The George Washington Foundation and the Fredericksburg Theatre Ensemble are putting on William Shakespeare’s As You Like It. Will you like it? Our Theatre Critic says, “Yes!”

Shakespeare on the Lawn at Kenmore: As You Like It
June 15 and 16 at 6:30 PM, with the gate opening at 5:30 to allow the audience to picnic.
Tickets
Bring a chair or blanket and your sense of humor!

Rosalind has a problem: she’s an ex-duchess in waiting. She lost her place when her mom, Duchess Senior, lost her throne to an unidentified duchy. Apparently if you’re a powerful ruler in such a place, your brother is likely to be your worst enemy.

Set in the 1980’s this production of William Shakespeare’s timeless comedy “As You Like It” presents us with the Duchess Senior, played by director Adrienne Daly, who was banished from her Duchy Brooklyn to The Forest of Arden Prospect Park. She has nothing to do but wander around, enjoy nature, share pizza with her former courtiers, and make fun of the character types around her. In Elizabethan England the 1980’s you also listen to and lip sync rap, and sometimes stage a rap battle.

That may seem wrong, but no one was supposed to take this play seriously in Elizabethan England, either. Just think about the title.

Plot, Twist, Joke, Repeat

Rosalind finds herself at the mercy of an Uncle Frederick who has no mercy. New Duke Frederick decides that a new cute guy (Orlando) has to die, and orders Charles the wrestler (who apparently has a license to kill as well as a killer sparkly mask) to do the deed in a wrestling match.
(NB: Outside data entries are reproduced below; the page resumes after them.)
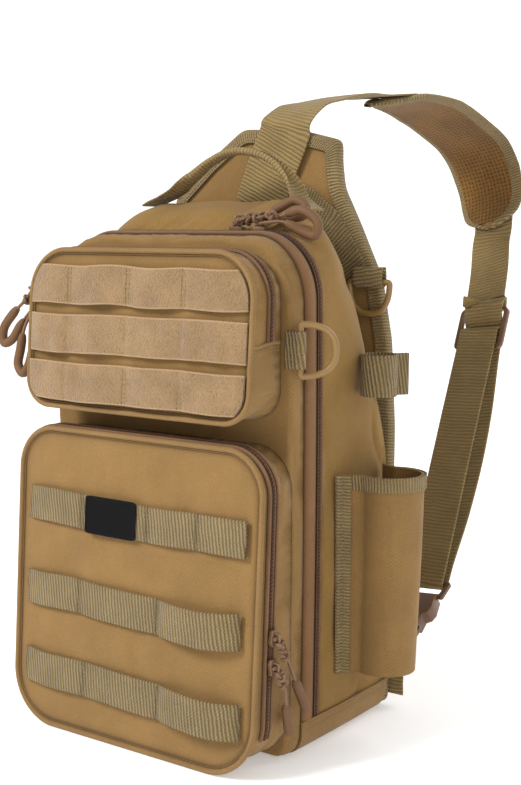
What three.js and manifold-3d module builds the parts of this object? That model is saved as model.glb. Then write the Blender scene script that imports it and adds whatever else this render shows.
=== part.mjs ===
// A one-shoulder fishing sling pack that stands on its base: a zipped main bag with two pockets on its
// front, rows of webbing, a rod sleeve and rod loop on its right side, and a padded shoulder strap behind.
// Millimetres. X points to the pack's right as seen from its front, Y to its back, Z up.
// The origin is on the underside of the base, below the middle of the bag.
import * as THREE from "three";
import Module from "manifold-3d";

const wasm = await Module();
wasm.setup();

// Driving dimensions of the bag
const gap = 0.3;
const bodyWidth = 214;
const bodyHeight = 361;
const crownRise = 24;
const clothWall = 2.6;
const rearBack = 47;
const rearDepth = 96;
const zipBand = 6.5;
const weltBand = 14.5;
const frontDepth = 14;
const baseBandWall = 1.5;
const baseBandHeight = 25;
const edgeRound = 3;
const pipingRadius = 1.9;
const tapeWall = 1.5;

// Driving dimensions of the back panel, the handle and the strap
const panelThickness = 7.5;
const bindingWall = 1.3;
const bindingReach = 12;
const yokeRise = 79;
const handleWidth = 25;
const handleRise = 34;
const webWall = 1.4;
const yokeWebWidth = 46;
const padWidth = 68;
const padThickness = 6;
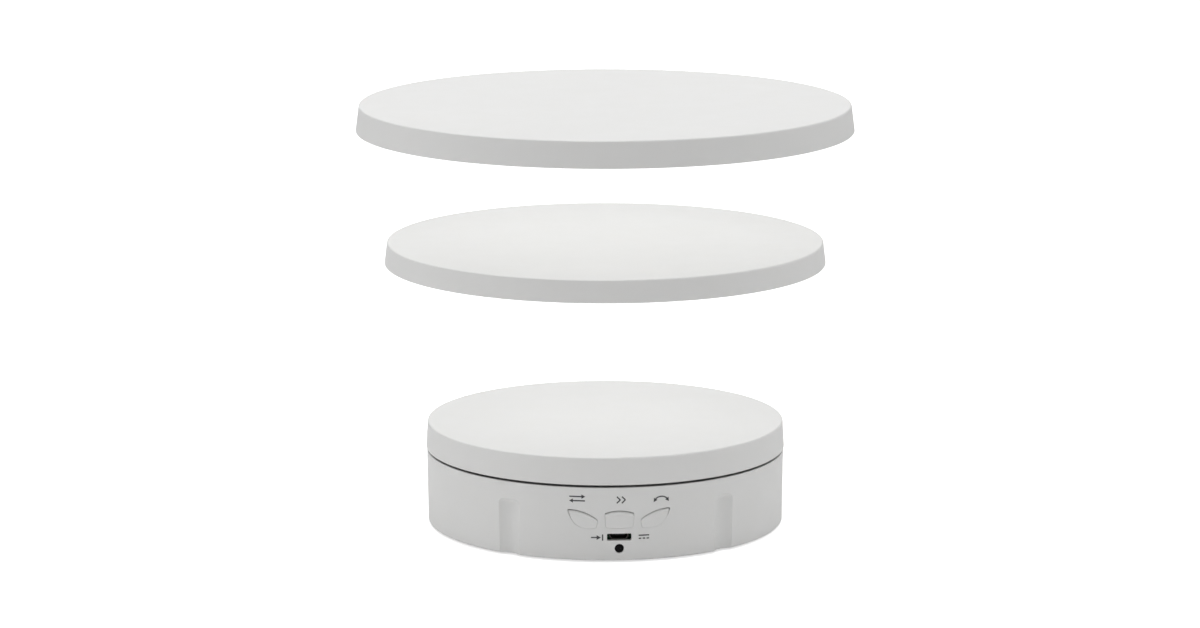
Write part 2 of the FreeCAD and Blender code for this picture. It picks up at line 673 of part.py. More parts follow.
# -------------------------------------------------------------- control board, front side
def tact_switch(x):
    front = BOARD_Y - 3.5
    body = box(x - 3.0, x + 3.0, front, BOARD_Y, Z_BUTTONS - 3.0, Z_BUTTONS + 3.0)
    return body.cut(cyl_y(1.85, x, Z_BUTTONS, front - 0.5, BOARD_Y - 1.7))


def usb_receptacle():
    # corners: x, height above the middle of the socket, radius
    outer = [(-3.8, 1.35, 0.35), (3.8, 1.35, 0.35), (3.8, -0.2, 0.2),
             (2.9, -1.35, 0.3), (-2.9, -1.35, 0.3), (-3.8, -0.2, 0.2)]
    inner = [(-3.5, 1.05, 0.2), (3.5, 1.05, 0.2), (3.5, -0.1, 0.1),
             (2.7, -1.05, 0.2), (-2.7, -1.05, 0.2), (-3.5, -0.1, 0.1)]
    outer, inner = [rounded([(x, Z_USB + z, r) for x, z, r in shape]) for shape in (outer, inner)]
    return prism(outer, -70.0, BOARD_Y).cut(prism(inner, -72.0, BOARD_Y - 1.5))


def status_led():
    dome, base = BOARD_Y - 4.2, BOARD_Y - 1.0
    led = cyl_y(1.5, 0.0, Z_LENS, dome, base)
    led = led.fuse(Part.makeSphere(1.5, Vector(0, dome, Z_LENS)))
    return led.fuse(cyl_y(1.49, 0.0, Z_LENS, base, BOARD_Y)).removeSplitter()


def indicator_lens():
    front, flange_front, back = -72.0, -70.85, -68.9
    lens = cyl_y(1.8, 0.0, Z_LENS, front, back)
    lens = lens.makeFillet(0.7, edges_at(lens, front, "Y"))
    # lens and flange have a flat underneath, clear of the bottom cover
    z_flat = Z_COVER_TOP + 0.15
    flange = cyl_y(2.25, 0.0, Z_LENS, flange_front, back)
    flange = flange.cut(box(-3.0, 3.0, -71.5, -68.0, 0.0, z_flat))
    lens = lens.cut(box(-3.0, 3.0, flange_front, -68.0, 0.0, z_flat))
    return lens.fuse(flange).cut(cyl_y(1.65, 0.0, Z_LENS, -70.6, -68.0)).removeSplitter()


save("control_board", box(-BOARD_X, BOARD_X, BOARD_Y, BOARD_BACK, 4.6, 24.4))
save("tact_switches", [tact_switch(side * STEM_X) for side in BUTTON_SIDES.values()])
save("usb_receptacle", usb_receptacle())
save("usb_contact_tongue", box(-2.4, 2.4, -69.3, BOARD_Y - 1.5, Z_USB + 0.1, Z_USB + 0.65))
save("status_led", status_led())
save("indicator_lens", indicator_lens())


# -------------------------------------------------------------- control board, back side
def on_back(x0, x1, height, z0, z1, lift=0.0):
    """Box on the back of the board, lifted off it by lift."""
    return box(x0, x1, BOARD_BACK + lift, BOARD_BACK + height, z0, z1)


def socket(x, width):
    half = width / 2
    body = on_back(x - half, x + half, 4.6, Z_PLUGS - 2.5, Z_PLUGS + 2.5)
    half -= 0.7
    return body.cut(on_back(x - half, x + half, 6.0, Z_PLUGS - 1.8, Z_PLUGS + 1.8, lift=1.2))


def plug(x, width):
    half = width / 2 - 0.8
    return on_back(x - half, x + half, PLUG_REACH, Z_PLUGS - 1.7, Z_PLUGS + 1.7, lift=1.8)


def motor_cable():
    wires = []
    for k in range(4):
        x_plug = -14.7 + 1.8 * k
        x_motor = MOTOR[0] - 2.7 + 1.8 * k
        wires.append(cable([(x_plug, BOARD_BACK + PLUG_REACH, Z_PLUGS),
                            (0.5 * (x_plug + x_motor), BOARD_BACK + 12.0, 9.0),
                            (x_motor, MOTOR[1] - 11.6, 7.7)], 0.55))
    return wires


save("controller_chip", on_back(-5.0, 5.0, 1.6, 15.0, 21.0))
save("motor_driver_chip", on_back(-19.0, -14.2, 1.5, 17.6, 22.4))
save("charger_chip", on_back(14.6, 18.6, 1.4, 18.2, 22.2))
save("capacitors", [cyl_y(2.5, x, z, BOARD_BACK, BOARD_BACK + 5.5)
                    for x, z in ((10.2, 19.6), (-10.0, 20.2))])
save("cable_sockets", [socket(**MOTOR_SOCKET), socket(**BATTERY_SOCKET)])
save("motor_plug", plug(**MOTOR_SOCKET))
save("battery_plug", plug(**BATTERY_SOCKET))
save("motor_cable", motor_cable())


# -------------------------------------------------------------- battery
def cell_box(x0, x1, y_half, z0, z1):
    """Box centred on the cell in Y."""
    return box(x0, x1, CELL_Y - y_half, CELL_Y + y_half, z0, z1)


def battery_holder():
    holder = cell_box(-38.2, 38.2, 10.6, Z_COVER_TOP, 16.5)
    holder = holder.cut(cell_box(-HOLDER_X, HOLDER_X, 9.5, 5.2, 20.0))
    trough = cyl_x(9.3, 90.0, -45, CELL_Y, CELL_Z - 0.05)
    trough = trough.common(cell_box(-HOLDER_X, HOLDER_X, 12, 4.6, 30))
    return holder.cut(trough).removeSplitter()


def battery_cell():
    cell = cyl_x(CELL_R, 2 * CELL_END, -CELL_END, CELL_Y, CELL_Z)
    rims = [e for e in cell.Edges if e.Curve.TypeId == "Part::GeomCircle"]
    tip = cyl_x(3.6, 1.4, CELL_END - 0.1, CELL_Y, CELL_Z)
    return cell.makeFillet(0.8, rims).fuse(tip).removeSplitter()


def battery_contacts():
    right = cell_box(33.8, 34.4, 6.0, 5.4, 20.0)
    right = right.fuse(cell_box(34.4, HOLDER_X, 1.5, 13.0, 15.0))
    left = cell_box(-34.0, -33.4, 6.0, 5.4, 20.0)
    left = left.fuse(cell_box(-HOLDER_X, -34.0, 1.5, 13.0, 15.0))
    return [right, left.fuse(cell_box(-33.45, -CELL_END, 3, 12.0, 17.0))]


save("battery_holder", battery_holder())
save("battery_cell", battery_cell())
save("battery_contacts", battery_contacts())
PLUG_END = (BOARD_BACK + PLUG_REACH, Z_PLUGS)
save("battery_cable", [
    cable([(12.2, *PLUG_END), (22.0, -34.0, 6.4), (33.0, -8.0, 6.2), (33.6, 32.9, 12.0)], 0.7),
    cable([(13.9, *PLUG_END), (23.8, -34.6, 6.4), (34.8, -8.4, 6.2), (35.4, 32.9, 12.0)], 0.7)])


# -------------------------------------------------------------- buttons
def button(side):
    stem_x = side * STEM_X
    face = outline(side, 0.0)
    # the outer surface leans out a little towards the top
    cone = revolve([(0, 12.0, 0), (72.55, 12.0, 0), (72.58, 13.6, 0), (73.0, 21.2, 0),
                    (73.0, 23.0, 0), (0, 23.0, 0)])
    cap = prism(face, -78.0, -66.0).common(cone)
    # its upper edge is turned back in two slopes
    for depth, slope in ((0.62, 1.0), (0.26, 2.6)):
        cap = cap.cut(edge_relief(face, stem_x, depth, slope, -side * 0.45 * slope))
    flange = prism(outline(side, 1.0), -72.0, -65.0)
    flange = flange.common(cyl(70.1, 8.0, 26.0)).cut(cyl(69.0, 7.0, 27.0))
    cap = cap.cut(prism(outline(side, -1.1), -69.6, -60.0))
    stem = cyl_y(1.6, stem_x, Z_BUTTONS, -70.5, BOARD_Y - 5.0)
    return cap.fuse(flange).fuse(stem).removeSplitter()


right_button = button(BUTTON_SIDES["angle"])
save("speed_button", button(BUTTON_SIDES["speed"]))
save("angle_button", right_button)
save("direction_button", right_button.mirror(Vector(0, 0, 0), Vector(1, 0, 0)))
for name, side in BUTTON_SIDES.items():
    save(name + "_switch_plunger",
         cyl_y(1.7, side * STEM_X, Z_BUTTONS, BOARD_Y - 5.0, BOARD_Y - 2.6))


# -------------------------------------------------------------- platter and plates
def disc_shell(r_top, r_bot, z_top, height, skirt):
    """Round cap: a disc with a flared skirt, rounded at its top edge."""
    z_bot = z_top - height
    z_under = z_top - T_DISC
    return revolve([
        (0, z_top, 0), (r_top, z_top, 0.7), (r_bot, z_bot, 0.35),
        (r_bot - skirt + 0.2, z_bot, 0.25), (r_top - skirt - 0.1, z_under, 0.8),
        (0, z_under, 0)])


def platter():
    skirt = 2.2
    z0, z1 = Z_HUB_TOP, Z_PLATTER - T_DISC + 0.3
    parts = [disc_shell(R_PLATTER_TOP, R_PLATTER_BOT, Z_PLATTER, Z_PLATTER - Z_SKIRT, skirt)]
    # single and paired radial ribs in turn, and two round ribs
    for k in range(8):
        for y in ((-2.5, 2.5) if k % 2 else (0.0,)):
            rib = box(15.5, R_PLATTER_TOP - skirt, y - 0.8, y + 0.8, z0, z1)
            parts.append(turned(rib, 22.5 + 45.0 * k))
    parts.append(tube(17.0, 15.4, z0, z1))
    parts.append(tube(60.0, 58.4, z0, z1))
    return fuse(parts)


def plate(r_top, r_bot, z_top, height, ribs):
    z_under = z_top - T_DISC
    body = disc_shell(r_top, r_bot, z_top, height, 2.3)
    adds = [tube(RING_OUT, RING_IN, z_under - H_RING, z_under + 0.3)]
    rib = box(RING_OUT - 0.6, r_top - 1.8, -0.8, 0.8, z_under - 3.4, z_under + 0.3)
    adds += [turned(rib, 360.0 / ribs * k) for k in range(ribs)]
    pockets = [cyl(PAD_R + 0.1, z_under - 1.0, z_under + PAD_SINK, *p) for p in PAD_PLACES]
    return cut_all(body.multiFuse(adds), pockets).removeSplitter()


def pads(z_top):
    z_under = z_top - T_DISC
    z0 = z_under - T_PAD
    blanks = [cyl(PAD_R, z0, z_under + PAD_SINK, *place) for place in PAD_PLACES]
    return [pad.makeFillet(0.25, edges_at(pad, z0)) for pad in blanks]


save("platter", platter())
for name, r_top, r_bot, z_top, height, ribs in PLATES:
    save(name + "_plate", plate(r_top, r_bot, z_top, height, ribs))
    save(name + "_plate_pads", pads(z_top))
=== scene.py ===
"""A motorised turntable: looks, legends, studio floor, lights and camera.

Metres, +Z up. The turntable stands on z = 0 with its platter turning about the Z axis.
Its front, where the legends are, faces -Y, and +X is to the right seen from there.
"""

import math

import bmesh
import bpy
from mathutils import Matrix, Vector


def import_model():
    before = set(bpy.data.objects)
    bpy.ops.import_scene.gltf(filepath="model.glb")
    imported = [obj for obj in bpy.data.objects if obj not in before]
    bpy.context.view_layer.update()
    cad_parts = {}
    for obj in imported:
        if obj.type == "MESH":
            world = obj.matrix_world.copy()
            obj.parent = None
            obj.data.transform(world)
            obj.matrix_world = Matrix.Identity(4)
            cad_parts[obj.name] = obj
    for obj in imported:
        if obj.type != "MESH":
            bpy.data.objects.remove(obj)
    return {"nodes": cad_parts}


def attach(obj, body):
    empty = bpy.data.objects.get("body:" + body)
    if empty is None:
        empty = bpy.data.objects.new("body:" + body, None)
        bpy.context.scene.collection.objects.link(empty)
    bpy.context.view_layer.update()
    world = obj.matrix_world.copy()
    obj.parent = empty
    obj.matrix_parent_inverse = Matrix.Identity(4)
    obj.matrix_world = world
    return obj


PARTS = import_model()["nodes"]
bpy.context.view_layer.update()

MOTOR_AXIS = (-0.0194, -0.02598)     # x, y of the motor's vertical axis

WHITE = (0.79, 0.79, 0.782)
STEEL = (0.58, 0.58, 0.59)


# ------------------------------------------------------------------ objects
def add_object(name, data):
    thing = bpy.data.objects.new(name, data)
    bpy.context.scene.collection.objects.link(thing)
    return thing


def use_material(thing, material):
    thing.data.materials.clear()
    thing.data.materials.append(material)


# ------------------------------------------------------------- shader writer
SURFACE_INPUTS = {
    "color": "Base Color", "rough": "Roughness", "metallic": "Metallic", "normal": "Normal",
    "specular": "Specular IOR Level", "ior": "IOR", "anisotropy": "Anisotropic",
    "coat": "Coat Weight", "coat_rough": "Coat Roughness", "sheen": "Sheen Weight",
    "transmission": "Transmission Weight",
    "scatter": "Subsurface Weight", "scatter_scale": "Subsurface Scale",
    "emission_color": "Emission Color", "emission": "Emission Strength",
}
SCATTER_RADIUS = (1.0, 0.9, 0.8)     # red, green, blue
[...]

Rosalind cheers for Orlando, who wins the match against all odds.  

Rosalind is banished like her mother. She also ends up in Prospect Park. Her very religious cousin Celia gets fed up with her dad Fred and decides to go with Rosalind to the Park. Since girls are frequently in danger in Prospect Park, Rosalind decides that she’s going to have to disguise herself as a guy named Ganymede, and therefore be able to protect both the cousins. Celia is an alien in her own home and so takes on the name Aliena.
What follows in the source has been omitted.